Under the incentive program, Avalar Real Estate & Mortgage Network distributes to brokers and associates about 1 percent of the revenue generated by each salesperson they recruit. Brokers and associates also are paid a small percentage from the income of each salesperson that their recruits bring on board and from the recruits of those recruits, and so on. The income percentage diminishes with each “generation” of recruits and stops at the seventh.

Starting from one office in the mid-1990s, the franchise now has a dozen companies in California and Arizona and is in talks with brokers to add affiliated franchisees in Illinois and Florida.

On its face, the recruiting program is much like the incentives that underlie the growth of Keller Williams Realty, based in Austin, Texas, and Exit Realty Corp. International, the Canadian franchise, whose U.S. operations are based in Burlington, Mass. Both of those companies offer supplemental broker and associate income based on revenue generated from sales recruits. But the Avalar program has a character of its own, Scoble says.

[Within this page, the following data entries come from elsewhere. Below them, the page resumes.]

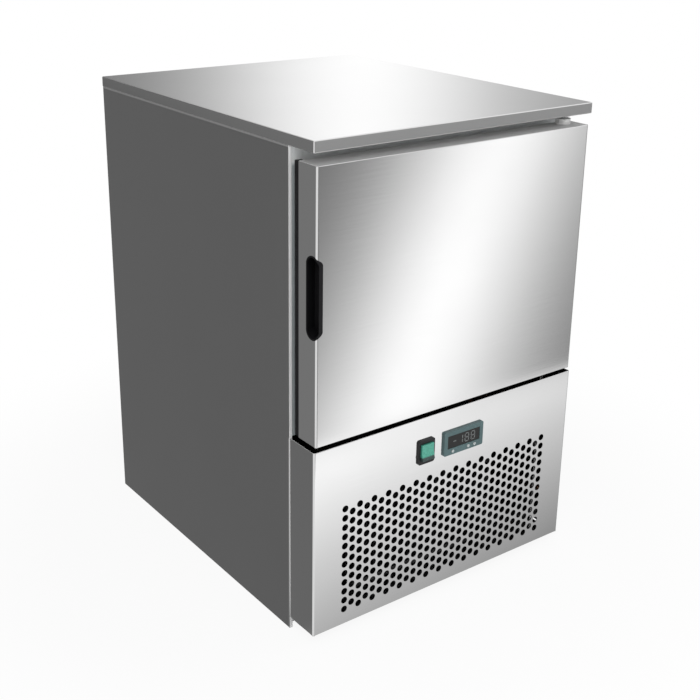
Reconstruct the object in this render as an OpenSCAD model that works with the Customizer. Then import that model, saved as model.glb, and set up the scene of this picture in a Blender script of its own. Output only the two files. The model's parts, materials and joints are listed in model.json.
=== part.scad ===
// Undercounter blast chiller: one solid door on the right-hand hinges, a stainless steel cabinet,
// and a machine compartment behind a perforated lower panel. Millimetres. +X is right, +Y is the
// back and +Z is up. The origin is the middle of the floor under the whole chiller.

/* [Cabinet] */
// Width over the worktop
body_w = 520; // [505:1:580]
// Depth of the worktop, front edge to back edge
body_d = 615; // [605:1:680]
// Height from the floor to the top of the worktop
body_h = 765; // [745:1:830]
// Thickness of the folded worktop
top_t = 17; // [13:1:22]
// Width of the lip folded back under the worktop
top_lip = 15; // [10:1:25]
// Sheet thickness of all panels
skin = 1; // [0.8:0.1:1.2]
// How far the side panels stand in from the worktop's ends
side_inset = 1; // [0:0.5:3]
// How far the side panels' front edges stand back from the worktop's front edge
front_set = 60; // [57:1:66]
// Width of the folded hem on a side panel's front edge
hem_w = 5.5; // [5:0.5:8]
// Depth of that hem
hem_d = 12; // [10:1:16]
// How far the front frame's face lies behind the hems
frame_recess = 1; // [0.5:0.5:2]
// Insulated side wall, from the worktop's end to the chamber liner
wall_side = 60; // [52:1:66]
// Insulated back wall, from the cabinet's back to the chamber liner
wall_back = 60; // [50:1:70]
// Corner radius of the chamber
chamber_r = 14; // [8:1:20]
// Depth of the plastic strip round the chamber's mouth
breaker_d = 30; // [20:1:40]
// Thickness of that strip
breaker_t = 3; // [2:0.5:4]

/* [Door] */
// Thickness of the door without its gasket
door_t = 42; // [40:1:43]
// How far the door's edges stand in from the worktop's ends
door_inset = 5; // [3:1:8]
// Gap between the worktop and the door
head_gap = 17; // [14:1:20]
// Gap between the door and the lower panel
door_gap = 7; // [6.5:0.5:12]
// How far the door laps over the chamber's mouth, above and below
door_lap = 29; // [28:1:34]
// Bend radius of the upright edges of the door and the lower panel
bend_r = 3; // [2:0.5:4]
// Hinge axis, from the door's right-hand edge
hinge_in = 25.5; // [22:0.5:26]
// Hinge axis, behind the door's front
hinge_dep = 30; // [28:1:31]
// Hinge pin diameter
pin_d = 8; // [6:0.5:9]
// Radial clearance of a pin or shaft in its bush
run_fit = 0.05; // [0.03:0.01:0.08]
// Thickness of the hinge plates
hinge_t = 3; // [2.5:0.5:4]
// Diameter of the hinge bushes' heads
bush_d = 23; // [18:1:25]
// Height of the white bush on the door's top
bush_h = 8; // [5:1:10]
// Gasket's distance in from the door's edges
seal_in = 12; // [11:1:14]
// Width of the gasket
seal_w = 15; // [13:1:16]
// Height of the dished middle of the door's inner panel
dish_h = 13; // [8:1:15]

/* [Handle] */
// Height of the handle pocket
handle_h = 120; // [90:1:160]
// Height of the pocket's middle above the floor
handle_z = 548; // [480:1:600]
// Width that the pocket takes of the door's side
handle_side = 24; // [20:1:27]
// Width that the pocket takes of the door's front
handle_front = 10.5; // [8:0.5:14]
// Depth of the finger pocket from its mouth
pocket_d = 19; // [14:1:22]
// Wall of the moulded pocket
pocket_t = 2.2; // [1.5:0.1:3]

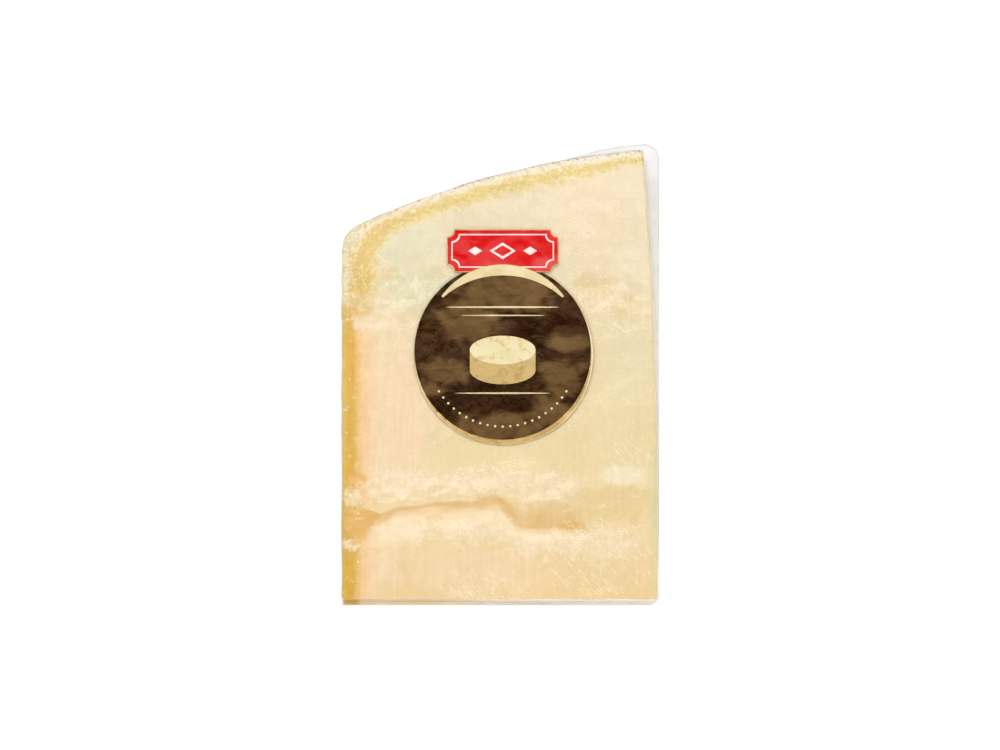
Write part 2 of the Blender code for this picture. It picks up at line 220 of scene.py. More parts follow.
# Where the label's print turns to its veil colour, a painted reflection of the film's gloss
PAINTED_REFLECTION_SPOTS = (
    (2, 108, 27, 12), (-11, 97, 17, 11), (24, 90, 10, 5.5), (-19, 80, 14, 6), (21, 78, 12, 9),
    (-1, 60, 24, 8), (18, 66, 11, 8), (-24, 74, 7, 4), (18, 117, 10, 5),
)


def blend(low, high, share):
    return low + (high - low) * share


def smooth_step(low, high, value):
    share = min(max((value - low) / (high - low), 0.0), 1.0)
    return share * share * (3 - 2 * share)


def bump(value, centre, half_width):
    """1 at the centre, falling smoothly to 0 at half_width on either side."""
    return 1 - smooth_step(0.0, half_width, abs(value - centre))


def spaced(count, density, samples=2000):
    """count + 1 positions from 0 to 1, closer together where density(position) is high."""
    reached = [0.0]
    for i in range(samples):
        reached.append(reached[-1] + density((i + 0.5) / samples))
    found = []
    at = 0
    for n in range(count + 1):
        wanted = reached[-1] * n / count
        while at < samples - 1 and reached[at + 1] < wanted:
            at += 1
        found.append((at + (wanted - reached[at]) / (reached[at + 1] - reached[at])) / samples)
    return found


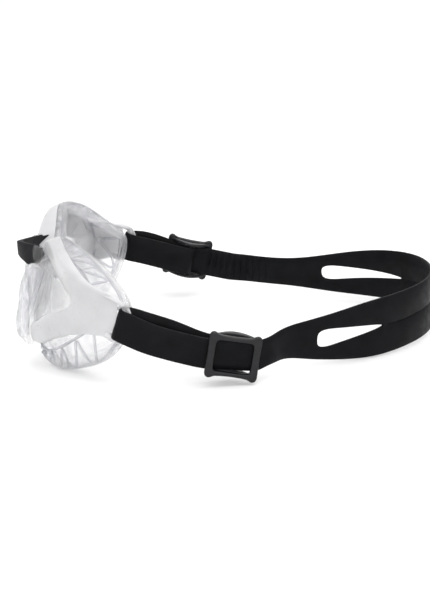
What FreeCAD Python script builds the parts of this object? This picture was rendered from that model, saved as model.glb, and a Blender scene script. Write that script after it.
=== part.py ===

First, the recruiting incentives at Avalar are distributed to brokers and associates from a pool of funds set aside from revenue generated from the franchise’s royalty income. This way, brokers and associates receive incentive payments regardless of company profitability levels.

Second, the system incorporates a feature that Scoble calls compression. If recruits leave the company after a certain period, the next-generation recruits move up the chain, generating supplementary income at the same percentage rate as the recruits who left.

Other incentive features at Avalar include

  • A breakage pool. If funds remain in the royalty funds pool after supplementary income has been distributed, the extra funds are divided among “senior” and “executive” recruiters, who are brokers and associates with at least eight and 20 recruits, respectively, to their names.
  • A competitive franchise fee. Avalar’s starts at $4,400 (and can go up to $12,500). That compares to an average fee of $16,654 among 21 franchises participating in a franchise survey (“Is it time to go franchise?”, October 2002, page FM1).
  • No-cost contract renewals. Renewals come with five-year terms.
  • A guarantee. Brokers are entitled to 90 percent of their fee if they want out of the franchise within the first year.

The company also permits brokers to retain their company name and their commission structure. Avalar franchises a mortgage brokerage operation with the same recruiting incentive.

So far, of Avalar’s nearly 500 associates, more than 100 are earning supplementary income. For some, that income tops $100,000 a year.

Says Scoble: “The earnings growth can be pretty phenomenal.”